- What to work on
Repeat only the lines from the line containing "obj.parent = empty" through the line containing "in metres, and", both included, exactly as they stand.
##############################
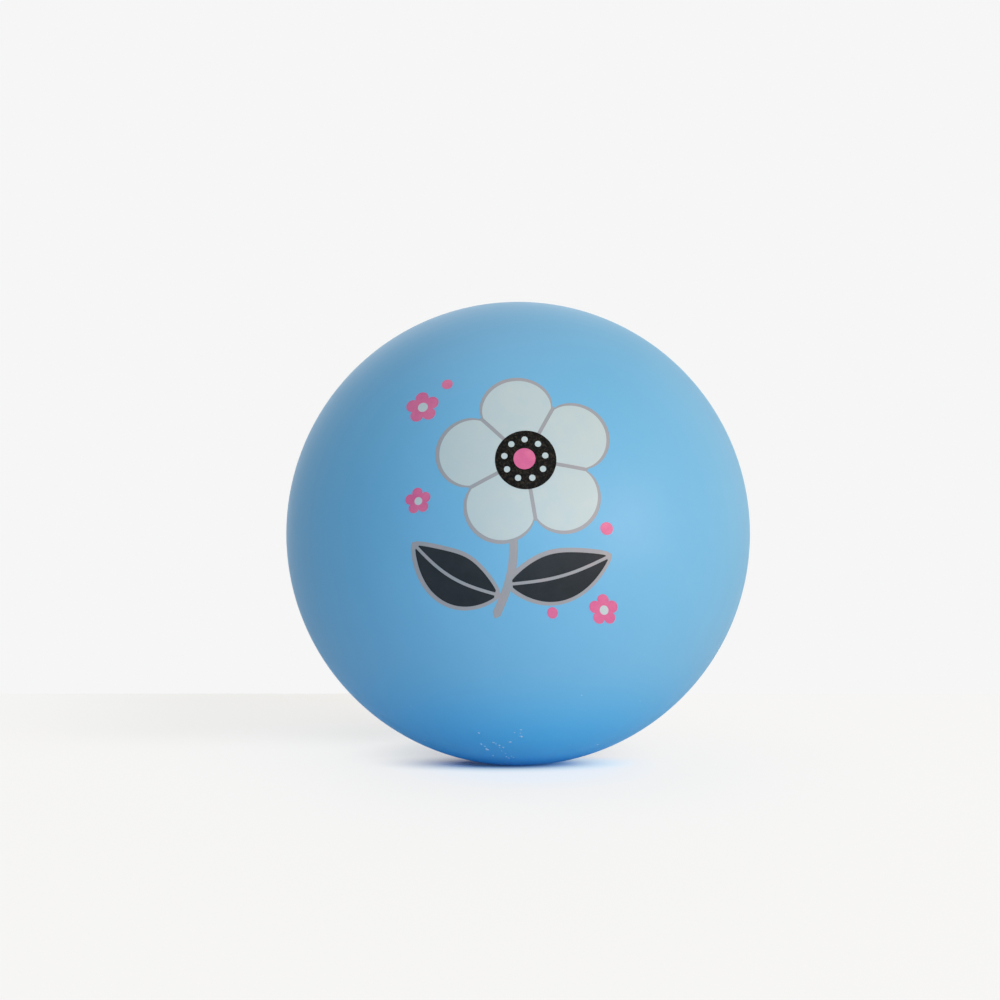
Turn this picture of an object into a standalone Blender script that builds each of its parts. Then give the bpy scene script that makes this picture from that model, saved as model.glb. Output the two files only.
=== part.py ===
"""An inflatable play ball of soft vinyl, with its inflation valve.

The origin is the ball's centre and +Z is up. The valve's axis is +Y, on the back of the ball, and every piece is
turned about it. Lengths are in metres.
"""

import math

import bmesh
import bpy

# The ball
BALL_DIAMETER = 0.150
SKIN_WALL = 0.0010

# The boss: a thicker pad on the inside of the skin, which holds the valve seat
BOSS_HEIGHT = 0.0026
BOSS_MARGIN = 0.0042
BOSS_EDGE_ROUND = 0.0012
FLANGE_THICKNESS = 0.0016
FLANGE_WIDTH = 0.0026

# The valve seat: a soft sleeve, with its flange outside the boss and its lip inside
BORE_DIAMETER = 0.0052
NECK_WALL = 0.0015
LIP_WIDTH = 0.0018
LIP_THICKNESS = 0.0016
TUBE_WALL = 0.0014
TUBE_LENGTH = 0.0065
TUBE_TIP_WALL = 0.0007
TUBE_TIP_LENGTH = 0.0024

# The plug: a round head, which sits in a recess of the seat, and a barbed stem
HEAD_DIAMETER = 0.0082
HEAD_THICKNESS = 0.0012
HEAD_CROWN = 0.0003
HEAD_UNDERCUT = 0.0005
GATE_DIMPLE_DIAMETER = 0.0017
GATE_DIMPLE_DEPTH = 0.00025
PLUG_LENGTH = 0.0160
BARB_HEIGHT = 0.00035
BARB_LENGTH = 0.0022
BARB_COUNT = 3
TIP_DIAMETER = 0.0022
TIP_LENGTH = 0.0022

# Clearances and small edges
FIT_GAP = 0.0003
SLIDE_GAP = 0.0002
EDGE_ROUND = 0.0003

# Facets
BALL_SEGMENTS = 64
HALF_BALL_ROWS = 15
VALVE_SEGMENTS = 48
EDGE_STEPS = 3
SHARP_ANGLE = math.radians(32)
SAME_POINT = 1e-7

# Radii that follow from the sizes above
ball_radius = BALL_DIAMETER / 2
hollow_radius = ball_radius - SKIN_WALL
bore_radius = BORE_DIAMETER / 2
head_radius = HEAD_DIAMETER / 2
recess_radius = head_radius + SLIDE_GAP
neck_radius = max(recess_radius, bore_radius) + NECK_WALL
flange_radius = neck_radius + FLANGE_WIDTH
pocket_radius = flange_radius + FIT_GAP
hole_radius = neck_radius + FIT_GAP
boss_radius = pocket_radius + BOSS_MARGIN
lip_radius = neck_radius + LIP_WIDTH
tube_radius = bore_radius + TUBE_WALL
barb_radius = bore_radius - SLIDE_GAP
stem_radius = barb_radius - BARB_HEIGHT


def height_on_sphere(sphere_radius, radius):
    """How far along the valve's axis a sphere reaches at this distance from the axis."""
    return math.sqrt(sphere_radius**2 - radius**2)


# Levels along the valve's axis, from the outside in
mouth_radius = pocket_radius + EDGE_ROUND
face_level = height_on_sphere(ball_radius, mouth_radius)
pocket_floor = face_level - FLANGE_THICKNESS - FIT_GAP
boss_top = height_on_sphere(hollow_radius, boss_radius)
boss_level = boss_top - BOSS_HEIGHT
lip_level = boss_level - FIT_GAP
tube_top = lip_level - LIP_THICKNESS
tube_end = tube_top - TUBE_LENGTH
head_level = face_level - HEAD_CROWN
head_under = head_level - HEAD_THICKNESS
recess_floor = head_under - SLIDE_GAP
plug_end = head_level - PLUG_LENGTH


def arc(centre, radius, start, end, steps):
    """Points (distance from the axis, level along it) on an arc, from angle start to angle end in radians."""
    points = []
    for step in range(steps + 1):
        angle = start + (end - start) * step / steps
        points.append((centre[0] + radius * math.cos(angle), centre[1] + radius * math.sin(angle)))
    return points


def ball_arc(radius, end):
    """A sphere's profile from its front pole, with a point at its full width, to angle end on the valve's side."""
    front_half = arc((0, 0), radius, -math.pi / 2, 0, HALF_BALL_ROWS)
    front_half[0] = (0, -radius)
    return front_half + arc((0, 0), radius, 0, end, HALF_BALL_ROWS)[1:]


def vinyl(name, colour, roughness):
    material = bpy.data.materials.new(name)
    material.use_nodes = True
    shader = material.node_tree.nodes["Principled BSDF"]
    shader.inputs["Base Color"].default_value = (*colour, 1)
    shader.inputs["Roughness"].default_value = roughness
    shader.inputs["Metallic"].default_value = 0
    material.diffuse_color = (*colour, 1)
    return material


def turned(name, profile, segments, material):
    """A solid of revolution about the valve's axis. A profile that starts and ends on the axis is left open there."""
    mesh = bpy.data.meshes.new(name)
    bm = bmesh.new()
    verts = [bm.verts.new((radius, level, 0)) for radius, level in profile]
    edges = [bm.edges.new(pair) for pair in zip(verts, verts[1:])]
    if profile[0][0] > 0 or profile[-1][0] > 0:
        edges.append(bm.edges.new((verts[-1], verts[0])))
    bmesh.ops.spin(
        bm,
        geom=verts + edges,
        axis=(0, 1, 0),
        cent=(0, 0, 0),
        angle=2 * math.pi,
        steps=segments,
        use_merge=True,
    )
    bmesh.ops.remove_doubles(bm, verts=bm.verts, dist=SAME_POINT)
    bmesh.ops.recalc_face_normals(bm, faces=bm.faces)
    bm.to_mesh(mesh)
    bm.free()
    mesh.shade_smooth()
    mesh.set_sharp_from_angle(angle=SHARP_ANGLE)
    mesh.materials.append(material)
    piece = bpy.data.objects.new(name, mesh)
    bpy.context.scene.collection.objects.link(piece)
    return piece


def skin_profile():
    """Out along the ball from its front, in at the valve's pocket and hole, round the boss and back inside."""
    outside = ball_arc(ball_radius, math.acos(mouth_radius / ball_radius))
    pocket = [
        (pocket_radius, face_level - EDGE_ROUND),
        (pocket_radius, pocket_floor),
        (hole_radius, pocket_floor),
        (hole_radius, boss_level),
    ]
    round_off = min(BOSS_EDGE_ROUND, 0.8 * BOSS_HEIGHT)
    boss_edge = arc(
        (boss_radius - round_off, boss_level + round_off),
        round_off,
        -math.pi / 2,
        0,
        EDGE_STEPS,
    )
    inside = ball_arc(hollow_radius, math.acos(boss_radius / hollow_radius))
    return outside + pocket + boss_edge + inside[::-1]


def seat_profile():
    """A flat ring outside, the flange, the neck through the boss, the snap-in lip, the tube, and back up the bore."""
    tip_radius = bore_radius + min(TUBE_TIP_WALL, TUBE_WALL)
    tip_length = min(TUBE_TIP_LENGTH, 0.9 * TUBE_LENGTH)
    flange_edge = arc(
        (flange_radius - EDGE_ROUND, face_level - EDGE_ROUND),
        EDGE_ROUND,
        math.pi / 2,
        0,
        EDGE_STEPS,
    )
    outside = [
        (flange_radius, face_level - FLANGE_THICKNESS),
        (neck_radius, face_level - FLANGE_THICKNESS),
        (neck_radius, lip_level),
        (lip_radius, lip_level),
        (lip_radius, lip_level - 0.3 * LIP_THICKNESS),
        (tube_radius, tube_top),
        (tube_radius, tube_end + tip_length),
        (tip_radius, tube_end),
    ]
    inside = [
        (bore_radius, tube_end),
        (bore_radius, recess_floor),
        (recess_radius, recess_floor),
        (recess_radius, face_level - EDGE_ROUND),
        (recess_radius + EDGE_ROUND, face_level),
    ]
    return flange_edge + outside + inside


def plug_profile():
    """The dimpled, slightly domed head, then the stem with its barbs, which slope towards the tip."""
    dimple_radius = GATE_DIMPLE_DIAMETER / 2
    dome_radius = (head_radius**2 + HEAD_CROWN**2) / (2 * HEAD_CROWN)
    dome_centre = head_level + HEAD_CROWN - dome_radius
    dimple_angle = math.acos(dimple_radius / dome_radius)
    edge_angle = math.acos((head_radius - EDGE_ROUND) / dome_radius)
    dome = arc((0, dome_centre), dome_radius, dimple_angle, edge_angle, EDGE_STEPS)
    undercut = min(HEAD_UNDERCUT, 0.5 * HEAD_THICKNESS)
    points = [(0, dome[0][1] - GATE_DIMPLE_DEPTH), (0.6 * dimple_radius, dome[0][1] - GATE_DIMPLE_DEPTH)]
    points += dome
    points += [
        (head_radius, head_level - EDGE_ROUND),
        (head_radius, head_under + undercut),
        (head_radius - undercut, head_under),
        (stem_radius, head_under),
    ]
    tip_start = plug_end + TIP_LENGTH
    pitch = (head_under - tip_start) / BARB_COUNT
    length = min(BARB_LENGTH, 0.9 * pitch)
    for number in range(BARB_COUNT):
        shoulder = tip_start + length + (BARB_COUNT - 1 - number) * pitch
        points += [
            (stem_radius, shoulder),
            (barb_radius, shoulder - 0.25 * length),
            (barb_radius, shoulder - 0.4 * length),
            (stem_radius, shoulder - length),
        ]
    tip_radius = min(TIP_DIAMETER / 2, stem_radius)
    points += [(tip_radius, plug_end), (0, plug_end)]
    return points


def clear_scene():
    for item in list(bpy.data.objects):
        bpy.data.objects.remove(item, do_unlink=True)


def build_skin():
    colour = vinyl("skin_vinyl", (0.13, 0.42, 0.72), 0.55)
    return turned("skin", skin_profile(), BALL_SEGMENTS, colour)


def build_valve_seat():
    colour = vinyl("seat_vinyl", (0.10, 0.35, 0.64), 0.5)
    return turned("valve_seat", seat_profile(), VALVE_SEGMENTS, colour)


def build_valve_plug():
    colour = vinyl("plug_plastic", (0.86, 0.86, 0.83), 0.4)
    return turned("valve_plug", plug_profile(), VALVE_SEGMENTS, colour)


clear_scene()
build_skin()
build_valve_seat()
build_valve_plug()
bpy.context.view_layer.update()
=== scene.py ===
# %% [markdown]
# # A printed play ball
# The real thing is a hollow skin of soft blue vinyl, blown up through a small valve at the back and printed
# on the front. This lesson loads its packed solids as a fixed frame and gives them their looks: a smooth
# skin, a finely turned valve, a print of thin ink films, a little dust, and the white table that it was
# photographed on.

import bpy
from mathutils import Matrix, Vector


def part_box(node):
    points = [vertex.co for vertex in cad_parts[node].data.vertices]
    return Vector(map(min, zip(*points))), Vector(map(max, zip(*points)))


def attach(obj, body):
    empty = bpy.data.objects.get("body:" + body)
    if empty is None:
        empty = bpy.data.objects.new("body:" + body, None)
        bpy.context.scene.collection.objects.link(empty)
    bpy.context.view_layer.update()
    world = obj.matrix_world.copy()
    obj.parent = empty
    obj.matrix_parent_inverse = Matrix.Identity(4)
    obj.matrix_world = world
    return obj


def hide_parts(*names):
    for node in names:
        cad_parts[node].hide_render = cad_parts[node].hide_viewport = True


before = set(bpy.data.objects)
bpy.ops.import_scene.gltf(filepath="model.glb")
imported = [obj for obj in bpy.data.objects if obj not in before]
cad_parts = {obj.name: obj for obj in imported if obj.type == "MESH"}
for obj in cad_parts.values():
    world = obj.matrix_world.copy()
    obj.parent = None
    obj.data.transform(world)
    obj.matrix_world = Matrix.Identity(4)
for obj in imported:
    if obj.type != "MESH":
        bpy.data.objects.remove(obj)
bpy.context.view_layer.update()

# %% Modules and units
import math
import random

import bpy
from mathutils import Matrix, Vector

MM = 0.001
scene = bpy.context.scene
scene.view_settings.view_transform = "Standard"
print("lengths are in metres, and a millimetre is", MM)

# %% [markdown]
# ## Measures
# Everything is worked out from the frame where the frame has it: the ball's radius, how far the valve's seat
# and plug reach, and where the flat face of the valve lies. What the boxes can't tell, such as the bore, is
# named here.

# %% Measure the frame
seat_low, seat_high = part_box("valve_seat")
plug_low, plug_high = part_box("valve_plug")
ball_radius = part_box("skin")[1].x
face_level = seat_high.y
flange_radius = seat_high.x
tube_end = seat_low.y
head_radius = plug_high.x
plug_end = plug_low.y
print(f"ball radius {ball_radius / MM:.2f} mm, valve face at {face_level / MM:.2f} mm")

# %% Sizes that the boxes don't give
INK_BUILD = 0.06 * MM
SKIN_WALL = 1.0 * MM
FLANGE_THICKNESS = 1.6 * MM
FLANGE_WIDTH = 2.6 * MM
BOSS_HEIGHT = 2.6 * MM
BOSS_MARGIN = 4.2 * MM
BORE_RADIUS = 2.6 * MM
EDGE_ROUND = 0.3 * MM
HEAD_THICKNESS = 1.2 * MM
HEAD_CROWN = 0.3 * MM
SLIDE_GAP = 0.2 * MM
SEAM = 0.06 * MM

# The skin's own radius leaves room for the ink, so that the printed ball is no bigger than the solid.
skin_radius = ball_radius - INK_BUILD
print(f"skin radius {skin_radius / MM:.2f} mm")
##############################
- Completed exercise
    obj.parent = empty
    obj.matrix_parent_inverse = Matrix.Identity(4)
    obj.matrix_world = world
    return obj


def hide_parts(*names):
    for node in names:
        cad_parts[node].hide_render = cad_parts[node].hide_viewport = True


before = set(bpy.data.objects)
bpy.ops.import_scene.gltf(filepath="model.glb")
imported = [obj for obj in bpy.data.objects if obj not in before]
cad_parts = {obj.name: obj for obj in imported if obj.type == "MESH"}
for obj in cad_parts.values():
    world = obj.matrix_world.copy()
    obj.parent = None
    obj.data.transform(world)
    obj.matrix_world = Matrix.Identity(4)
for obj in imported:
    if obj.type != "MESH":
        bpy.data.objects.remove(obj)
bpy.context.view_layer.update()

# %% Modules and units
import math
import random

import bpy
from mathutils import Matrix, Vector

MM = 0.001
scene = bpy.context.scene
scene.view_settings.view_transform = "Standard"
print("lengths are in metres, and a millimetre is", MM)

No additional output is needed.